D’autres ont choisi de créer, aujourd’hui, des maisons d’édition et des imprimeries spécialisées dans la reproduction des « xasaïd ». L’imprimerie « Keur xasida yi », à quelques encablures de la grande mosquée de Touba, en est un exemple. Son propriétaire, qui souhaite garder l’anonymat, estime son chiffre d’affaires à plus 10 millions de FCfa par an avec plus de 20 employés et une dizaine de collaborateurs revendeurs. Les écrits du fondateur du mouridisme sont devenus une véritable industrie qui fait vivre plusieurs familles dont de nombreux jeunes. Aujourd’hui, plusieurs dahira portent le nom d’un « xasida ». Les jeunes s’identifient à ces écrits. Une attitude qu’Abdallah Fahmi conçoit comme une prise de conscience de la valeur et du legs de Khadim Rassoul.
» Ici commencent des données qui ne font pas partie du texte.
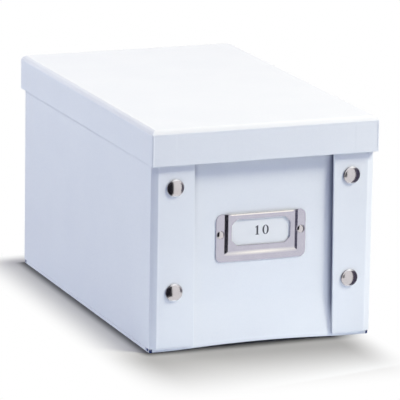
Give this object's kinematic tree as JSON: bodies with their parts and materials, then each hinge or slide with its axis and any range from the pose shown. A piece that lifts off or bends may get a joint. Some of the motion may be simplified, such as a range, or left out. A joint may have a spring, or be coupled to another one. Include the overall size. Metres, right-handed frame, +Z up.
{
  "type": "lidded board storage box",
  "caption": "Lidded box of white paper-covered board for disc cases, with folded end flaps, press studs and a metal label holder.",
  "frame": {"origin": "on the table, under the middle of the lid", "axes": "+X to the right seen from the front, the front faces -Y, +Z up"},
  "size_m": [0.16, 0.262, 0.15],
  "materials": {
    "wall_board": "greyboard covered with matt white paper",
    "lid_board": "greyboard covered with matt white paper",
    "hinge_paper": "matt white paper, creased",
    "card_paper": "smooth white card",
    "satin_steel": "satin nickel-plated pressed steel",
    "polished_nickel": "polished nickel plate",
    "plain_brass": "plain brass, hidden"
  },
  "bodies": {
    "box": {"base_panel": "wall_board", "left_wall": "wall_board", "right_wall": "wall_board", "front_wall": "wall_board", "rear_wall": "wall_board", "front_left_flap": "wall_board", "front_left_corner_hinge": "hinge_paper", "front_right_flap": "wall_board", "front_right_corner_hinge": "hinge_paper", "rear_left_flap": "wall_board", "rear_left_corner_hinge": "hinge_paper", "rear_right_flap": "wall_board", "rear_right_corner_hinge": "hinge_paper", "left_base_hinge": "hinge_paper", "right_base_hinge": "hinge_paper", "front_base_hinge": "hinge_paper", "rear_base_hinge": "hinge_paper", "press_stud_caps": "polished_nickel", "press_stud_sockets": "plain_brass", "press_stud_studs": "plain_brass", "press_stud_posts": "polished_nickel", "label_holder": "satin_steel", "label_rivets": "polished_nickel"},
    "lid": {"lid_top": "lid_board", "lid_left_skirt": "lid_board", "lid_left_hinge": "hinge_paper", "lid_right_skirt": "lid_board", "lid_right_hinge": "hinge_paper", "lid_front_skirt": "lid_board", "lid_front_hinge": "hinge_paper", "lid_rear_skirt": "lid_board", "lid_rear_hinge": "hinge_paper"},
    "label_card": {"label_card": "card_paper"}
  },
  "joints": [
    {"name": "lid_lift", "type": "slide", "parent": "box", "child": "lid", "axis": [0, 0, 1], "range_m": [0, 0.2]},
    {"name": "card_slide", "type": "slide", "parent": "box", "child": "label_card", "axis": [0, 0, 1], "range_m": [0, 0.03]}
  ]
}
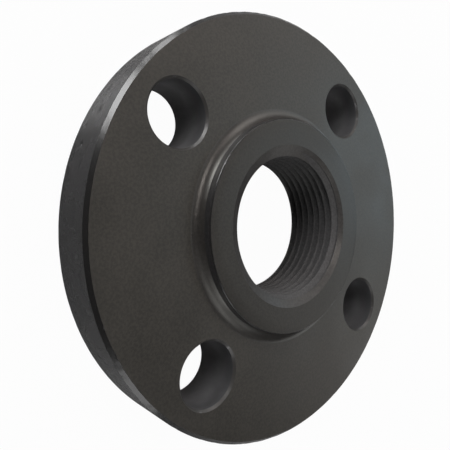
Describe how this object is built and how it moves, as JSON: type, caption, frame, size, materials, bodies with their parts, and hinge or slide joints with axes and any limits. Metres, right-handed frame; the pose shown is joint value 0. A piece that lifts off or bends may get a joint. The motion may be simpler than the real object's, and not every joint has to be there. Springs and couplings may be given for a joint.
{
  "type": "threaded pipe flange",
  "caption": "Round steel pipe flange: a thick plate with a low hub, a threaded bore for the pipe end and a ring of bolt holes for clamping it to a mating flange.",
  "frame": {"origin": "centre of the raised gasket face, which the flange lies on", "axes": "+Z along the bore, from the raised face to the hub; the bolt holes lie at 45 degrees between X and Y"},
  "size_m": [0.1164, 0.1164, 0.0194],
  "materials": {
    "dark_steel": "black phosphate on turned forged steel, matte"
  },
  "bodies": {
    "root": {"threaded_flange": "dark_steel"}
  },
  "joints": []
}
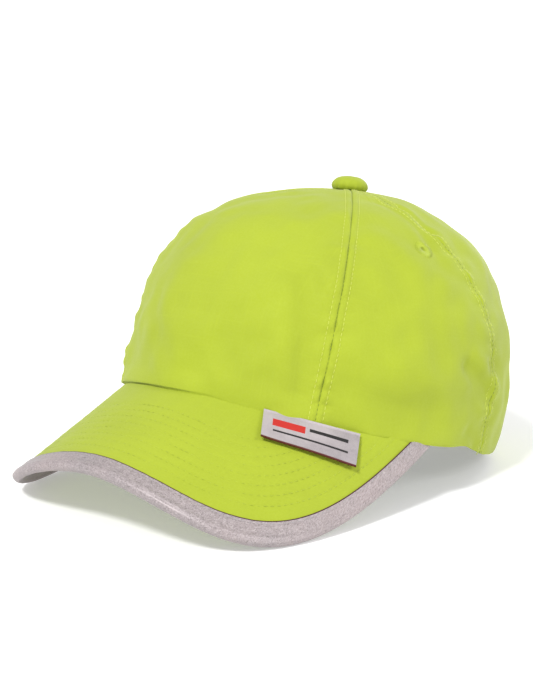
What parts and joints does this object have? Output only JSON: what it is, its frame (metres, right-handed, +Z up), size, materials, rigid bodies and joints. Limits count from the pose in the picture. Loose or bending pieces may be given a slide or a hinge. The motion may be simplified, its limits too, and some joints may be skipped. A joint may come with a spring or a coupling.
{
  "type": "bump cap",
  "caption": "High-visibility fabric bump cap with a curved reflective-edged brim, a removable foam-padded impact shell and an adjustable rear strap.",
  "frame": {"origin": "centre of the cap's bounding box at its base, on the surface the cap rests on", "axes": "+Z up; the brim points towards -Y; the wearer's left side is +X"},
  "size_m": [0.17, 0.2492, 0.1349],
  "materials": {
    "high_vis_fabric": "matte",
    "reflective_tape": "satin",
    "printed_label": "satin",
    "cotton": "matte",
    "care_label": "satin",
    "brim_board": "matte",
    "hook_and_loop": "matte",
    "steel": "satin",
    "shell_plastic": "satin",
    "foam": "matte"
  },
  "bodies": {
    "cap": {"front_panel": "high_vis_fabric", "side_panel_left": "high_vis_fabric", "side_panel_right": "high_vis_fabric", "rear_panel_left": "high_vis_fabric", "rear_panel_right": "high_vis_fabric", "front_seam_tape_left": "high_vis_fabric", "front_seam_tape_right": "high_vis_fabric", "side_seam_tape_left": "high_vis_fabric", "side_seam_tape_right": "high_vis_fabric", "rear_seam_tape": "high_vis_fabric", "side_eyelet_left": "high_vis_fabric", "side_eyelet_right": "high_vis_fabric", "rear_eyelet_left": "high_vis_fabric", "rear_eyelet_right": "high_vis_fabric", "top_button": "high_vis_fabric", "brim_top_cover": "high_vis_fabric", "brim_under_cover": "high_vis_fabric", "rear_opening_binding": "high_vis_fabric", "loop_strap": "high_vis_fabric", "brim_binding": "reflective_tape", "sweatband": "cotton", "care_label": "care_label", "brim_board": "brim_board", "loop_tape": "hook_and_loop", "button_rivet": "steel"},
    "hook_strap": {"hook_strap_root": "high_vis_fabric"},
    "strap_end": {"hook_strap_flap": "high_vis_fabric", "hook_tape": "hook_and_loop"},
    "label": {"reflective_label": "printed_label"},
    "liner": {"impact_shell": "shell_plastic", "front_foam_pad": "foam", "crown_foam_pad": "foam", "rear_foam_pad": "foam", "side_foam_pad_left": "foam", "side_foam_pad_right": "foam"}
  },
  "joints": [
    {"name": "strap_slide", "type": "hinge", "parent": "cap", "child": "hook_strap", "pos_m": [0, 0.04163, 0.0109], "axis": [0, 0.1533, 0.9882], "range_deg": [-8, 8]},
    {"name": "strap_peel", "type": "hinge", "parent": "hook_strap", "child": "strap_end", "pos_m": [-0.0168, 0.11405, 0.01314], "axis": [-0.0292, 0.3536, 0.935], "range_deg": [0, 90]},
    {"name": "label_lift", "type": "hinge", "parent": "cap", "child": "label", "pos_m": [0.05753, -0.04858, 0.04043], "axis": [-0.6794, -0.6847, 0.2639], "range_deg": [0, 80]},
    {"name": "liner_pull_out", "type": "slide", "parent": "cap", "child": "liner", "axis": [0, -0.1533, -0.9882], "range_m": [0, 0.13]}
  ]
}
Ce qui augure de « lendemains meilleurs ». Cette appropriation a des retombées économiques évidentes.
À Diourbel aussi
Ce fait ne se limite pas seulement à Touba. Au quartier Médinatoul de Diourbel qui abrite « Kër Gu Mak », l’ancienne résidence surveillée, il existe aussi des cantines de vente de « xasaïd ». Alassane Ndiaye confie qu’il s’adonne à ce commerce depuis qu’il a quitté l’école coranique en 1996, s’occupant de sa famille grâce à la vente des exemplaires de « xasaïd ». Serigne Saliou Sylla est un Lougatois établi à Diourbel. C’est un calligraphe copiste. « Je recopie des « xasaïd » pour les imprimeurs. C’est une forme de pige. Le vers coûte entre 200 et 500 FCfa. Chaque fin du mois, je passe chez les vendeurs pour récupérer mon dû. Je gagne plus de 200.000 FCfa par mois. En cette période de Magal, si je fais la somme de mes commandes, j’aurai plus de 600.000 FCfa au début du mois d’octobre. D’autres préfèrent le faire avant d’écouler le produit et c’est ce qui me permet de faire fonctionner la maison au quotidien », confie-t-il, heureux de sa bonne grâce.